La nécessité de faire entendre une autre voix

Au fil des années, l’anglais s’est imposé comme la langue commune de la science. On peut reconnaître que son utilisation permet aux chercheuses et aux chercheurs d’ici et d’ailleurs de rejoindre la communauté internationale scientifique et de contribuer ainsi à l’avancement des savoirs et à la résolution des problèmes les plus pressants. Cependant, si l’usage commun de l’anglais est pratique, il faut aussi dire que le recours exclusif à son utilisation dans la recherche et la communication scientifique n’est pas neutre. Il influe sur le mode de pensée de ses utilisateurs, notamment des personnes non anglophones, et impose subrepticement une manière d’aborder le monde.

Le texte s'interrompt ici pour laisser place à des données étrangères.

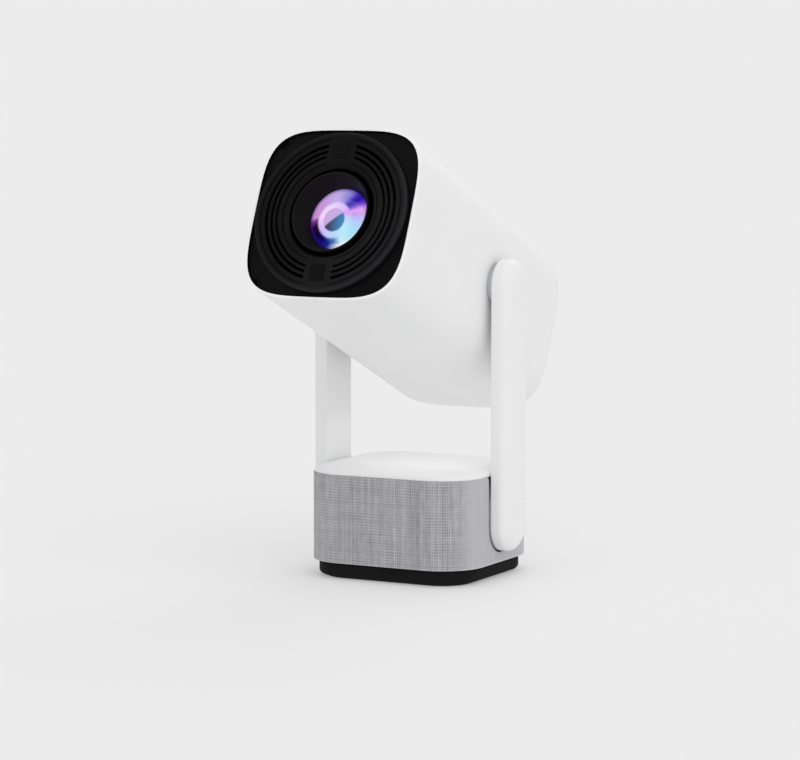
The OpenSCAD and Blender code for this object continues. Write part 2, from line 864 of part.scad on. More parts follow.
// Lens with one domed face of the given dome radius
module domed_lens(r, dome_r, edge_z, back_z) {
    sag_base = sqrt(dome_r * dome_r - r * r);
    intersection() {
        translate([0, 0, back_z])
            cylinder(r = r, h = edge_z - back_z + dome_r - sag_base + 1);
        translate([0, 0, edge_z - sag_base])
            sphere(r = dome_r, $fn = 96);
    }
}

module front_lens() color("slateblue", 0.5) in_head() domed_lens(front_lens_r, 34, 96.3, 93);
module rear_lens() color("lightblue", 0.5) in_head() domed_lens(rear_lens_r, 40, 76.5, 73);

module lens_tube() color("dimgray") in_head() difference() {
    union() {
        ring(tube_out, tube_in, tube_rear, tube_front);
        ring(31, tube_in, 62.7, tube_rear + eps);
        rotate(nut_angle)
            translate([tube_out - 0.6, -5, 82.2])
                cube([10.4, 10, 1.8]);
    }
    rotate(nut_angle) {
        translate([tube_in - 2, -3.4, 68])
            cube([12, 6.8, 10.5]);
        translate([screw_off, 0, 60])
            cylinder(r = 1.8, h = 30);
    }
    translate([0, 0, 60])
        cylinder(r = tube_in, h = 60);
}

module focus_motor() color("silver") in_head() rotate(nut_angle) translate([screw_off, 0, 0])
    difference() {
        translate([0, 0, motor_seat + gap])
            cylinder(r = motor_r, h = 12);
        translate([0, 0, motor_seat - 4])
            cylinder(r = screw_r + gap, h = 9);
    }

module focus_screw() color("silver") in_head() rotate(nut_angle) translate([screw_off, 0, 67])
    cylinder(r = screw_r, h = 21);

module engine_housing() color("dimgray") in_head() difference() {
    union() {
        block(engine_w, engine_h, engine_back, engine_front);
        block(engine_w + 4, engine_h + 6, engine_front, engine_front + 2.6);
    }
    block(engine_w - 2 * engine_wall, engine_h - 2 * engine_wall, engine_back + engine_wall,
        engine_front - engine_wall);
    block(panel_w, panel_h, engine_front - 10, engine_front + 10);
    translate([0, 0, engine_back - 10])
        cylinder(r = 17, h = 20);
}

// Plate that fills the light engine from wall to wall
module light_plate(z) {
    block(plate_w, plate_h, z, z + plate_t);
}

module display_panel() color("darkslateblue") in_head() light_plate(30);
module front_fresnel() color("lightcyan", 0.4) in_head() light_plate(40);
module rear_fresnel() color("lightcyan", 0.4) in_head() light_plate(20);
module condenser_lens() color("lightcyan", 0.4) in_head() domed_lens(16.8, 17.4, -14, -17.8);

// LED on its copper board
module led_module() color("goldenrod") in_head() {
    block(40, 40, engine_back - 5, engine_back - 2);
    block(12, 12, engine_back - 2, engine_back - 1);
}

module heat_sink() color("silver") in_head() translate([0, 4, engine_back - 5]) {
    block(56, 46, -5, -gap);
    for (i = [0 : fins - 1])
        translate([fin_pitch * (i - (fins - 1) / 2), 0, 0])
            block(1.4, 46, -35, -5 + eps);
}

module fan_frame() color("black") in_head() translate([0, fan_y, fan_front - fan_t]) {
    difference() {
        block(2 * fan_half, 2 * fan_half, 0, fan_t);
        translate([0, 0, -1])
            cylinder(r = fan_bore_r, h = fan_t + 2);
    }
    cylinder(r = fan_hub_r, h = fan_spoke_t);
    for (turn = [45 : 90 : 315])
        rotate(turn)
            translate([fan_hub_r - 1, -1.2, 0])
                cube([14, 2.4, fan_spoke_t]);
}

module fan_impeller() color("black") in_head() translate([0, fan_y, fan_front - fan_t]) {
    translate([0, 0, fan_spoke_t + 0.3])
        cylinder(r = fan_hub_r, h = 9);
    // Flat blades set at an angle round the hub
    for (i = [0 : blades - 1])
        rotate(360 / blades * i)
            translate([fan_hub_r - 0.5, 0, 6.2])
                rotate([38, 0, 0])
                    translate([0, -5, -0.6])
                        cube([12.2, 10, 1.2]);
}

base_tub();
fabric_wrap();
top_cap();
foot();
foot_pad();
tripod_insert();
ballast_plate();
speaker_frame();
speaker_magnet();
speaker_cone();
speaker_board();
base_screws();
right_arm_shell();
right_arm_cover();
right_arm_bracket();
right_pivot_bush();
left_arm_shell();
left_arm_cover();
left_arm_bracket();
left_pivot_bush();
arm_screws();
yoke_lead();
head_shell();
head_chassis();
front_bezel();
bezel_screws();
sensor_windows();
rear_panel();
rear_screws();
hdmi_socket();
usb_socket();
audio_socket();
power_inlet();
right_trunnion();
left_trunnion();
right_ring_nut();
left_ring_nut();
friction_washer();
pivot_nut();
lens_tube();
focus_motor();
engine_housing();
display_panel();
front_fresnel();
rear_fresnel();
condenser_lens();
led_module();
heat_sink();
fan_frame();
main_board();
driver_board();
power_switch();
head_lead();
lens_barrel();
front_lens();
rear_lens();
focus_screw();
fan_impeller();
power_button();
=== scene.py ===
import json
from math import acos, asin, atan2, cos, dist, pi, radians, sin, sqrt, tan

import bmesh
import bpy
from mathutils import Matrix, Vector


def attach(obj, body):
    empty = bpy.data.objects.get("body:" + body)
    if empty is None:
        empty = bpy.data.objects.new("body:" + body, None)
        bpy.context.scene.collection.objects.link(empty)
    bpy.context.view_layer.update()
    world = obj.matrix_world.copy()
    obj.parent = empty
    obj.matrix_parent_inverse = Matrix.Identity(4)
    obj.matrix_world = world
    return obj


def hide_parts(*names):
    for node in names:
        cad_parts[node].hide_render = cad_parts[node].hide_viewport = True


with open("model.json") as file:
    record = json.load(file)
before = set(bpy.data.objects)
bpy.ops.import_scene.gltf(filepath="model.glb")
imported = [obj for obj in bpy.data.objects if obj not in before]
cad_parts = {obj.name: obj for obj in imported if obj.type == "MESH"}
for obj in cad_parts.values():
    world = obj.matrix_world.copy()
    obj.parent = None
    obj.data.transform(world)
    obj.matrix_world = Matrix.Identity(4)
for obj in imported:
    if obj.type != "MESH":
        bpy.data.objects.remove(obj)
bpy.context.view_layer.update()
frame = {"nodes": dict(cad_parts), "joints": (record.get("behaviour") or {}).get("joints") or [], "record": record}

# Home projector: a rounded-square barrel head on a two-armed yoke over a
# fabric-wrapped speaker base. Shapes are written in millimetres, either in the
# row frame or in the head frame, and become metres when a mesh is made.

MM = 0.001
scene = bpy.context.scene


# ---- Places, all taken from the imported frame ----

JOINTS = {joint["name"]: joint for joint in frame["joints"]}
PIVOT = Vector(JOINTS["head_tilt"]["pos_m"])
FORWARD = Vector(JOINTS["focus_travel"]["axis"]).normalized()
ACROSS = Vector((1, 0, 0))
UPWARD = FORWARD.cross(ACROSS)


def placed(origin, x_axis, y_axis, z_axis):
    """Matrix of a frame with that origin and those axes."""
    rows = [(x_axis[i], y_axis[i], z_axis[i], origin[i]) for i in range(3)]
    return Matrix(rows + [(0, 0, 0, 1)])


BASE = Matrix.Identity(4)
HEAD = placed(PIVOT, ACROSS, UPWARD, FORWARD)


def reach(node, place=BASE):
    """Lowest and highest corner of a CAD node in a frame, in millimetres."""
    back = place.inverted()
    points = [back @ vertex.co / MM for vertex in frame["nodes"][node].data.vertices]
    low = Vector([min(p[i] for p in points) for i in range(3)])
    high = Vector([max(p[i] for p in points) for i in range(3)])
    return low, high


SHELL_LOW, SHELL_HIGH = reach("head_shell", HEAD)
BEZEL_LOW, BEZEL_HIGH = reach("front_bezel", HEAD)
BARREL_HIGH = reach("lens_barrel", HEAD)[1]
LENS_LOW = reach("front_lens", HEAD)[0]
PANEL_LOW = reach("rear_panel", HEAD)[0]
BUTTON_LOW, BUTTON_HIGH = reach("power_button", HEAD)
WRAP_LOW, WRAP_HIGH = reach("fabric_wrap")
CAP_LOW, CAP_HIGH = reach("top_cap")
FOOT_LOW, FOOT_HIGH = reach("foot")
ARM_LOW, ARM_HIGH = reach("right_arm_shell")
COVER_LOW = reach("right_arm_cover")[0]


# ---- Outlines ----

SQUARENESS = 4.2  # of the head's section; a circle would have 2
QUARTER = pi / 2


def square_point(half, turn):
    """Point of the rounded square of that half-width, at an angle."""
    c, s = cos(turn), sin(turn)
    r = half / (abs(c) ** SQUARENESS + abs(s) ** SQUARENESS) ** (1 / SQUARENESS)
    return r * c, r * s


def rounded_square(half, z, steps=192):
    """Ring of the head's section."""
    return [(*square_point(half, 2 * pi * i / steps), z) for i in range(steps)]


def circle(r, z, steps=128):
    return [(r * cos(2 * pi * i / steps), r * sin(2 * pi * i / steps), z)
            for i in range(steps)]


def quarter_turns(steps):
    """Angles from 0 to 90 degrees, in even steps."""
    return [QUARTER * i / steps for i in range(steps + 1)]


def round_rect(w, d, r, z, steps=20, straight=12):
    """Ring of a rectangle with round corners, with points along its sides too."""
    ring = []
    centres = [Vector((sx * (w / 2 - r), sy * (d / 2 - r)))
               for sx, sy in ((1, 1), (-1, 1), (-1, -1), (1, -1))]
    for corner, centre in enumerate(centres):
        for i in range(steps + 1):
            turn = QUARTER * (corner + i / steps)
            ring.append(centre + r * Vector((cos(turn), sin(turn))))
        turn = QUARTER * (corner + 1)
        end = centres[(corner + 1) % 4] + r * Vector((cos(turn), sin(turn)))
        here = ring[-1].copy()
        for i in range(1, straight):
            ring.append(here.lerp(end, i / straight))
    return [(p.x, p.y, z) for p in ring]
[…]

Or, la grande richesse de nos établissements universitaires est la présence et l’importance des diversités, qu’elles soient culturelles, de genres, de points de vue : toutes sont essentielles à la vivacité de la science.

Aujourd’hui, face à la complexité des enjeux, les solutions ne dépendent plus d’un seul individu ou d’une seule spécialité, mais d’équipes multidisciplinaires qui, mutuellement, s’enrichissent de leurs différentes perspectives.

Dans ce contexte, la capacité de mener ses travaux de recherche dans une autre langue que l’anglais s’avère primordiale car elle favorise des chemins de pensée autres et, par conséquent, stimule l’innovation.

C’est pourquoi, dans l’ensemble des expertises mondiales, la science francophone doit continuer à faire entendre sa voix soit lors de congrès comme celui de l’ACFAS, soit par l’entremise de revues ou de portails scientifiques en français, qu’il nous apparaît indispensable de soutenir.

Un dialogue nécessaire avec les communautés

Tout aussi important que de faire de la recherche dans la langue de son choix, diffuser la science en français pour rejoindre le grand public est aussi primordial. Rappelons que le français est la cinquième langue parmi les plus parlées dans le monde et respectivement quatrième et troisième pour la présence sur l’internet et dans le milieu des affaires ; on compte plus de 300 millions de francophones dans le monde, dont 8 millions au Canada.

Donner accès à une science en français facilite le partage des connaissances entre chercheurs et chercheuses et avec la société. Cela permet d’enrichir la culture scientifique des citoyennes et des citoyens et de lutter contre la désinformation. Enfin, à l’heure où la concertation avec les communautés locales est primordiale, la vulgarisation scientifique en français favorise une meilleure compréhension des faits et des échanges éclairés qui peuvent conduire à l’acceptabilité et, ultimement, au changement des comportements.

Aucun acteur ne pourra à lui seul assurer la survie et la vitalité de la science en français, que ce soit au Québec ou dans le monde. Établissements d’enseignement, organismes de culture, médias, acteurs institutionnels et gouvernements : il nous faut agir de concert. Nous avons chacun notre rôle à jouer pour créer un écosystème qui permettra à la science en français de faire entendre sa voix et de contribuer ainsi à l’émergence d’un monde plus durable, plus harmonieux et plus inclusif.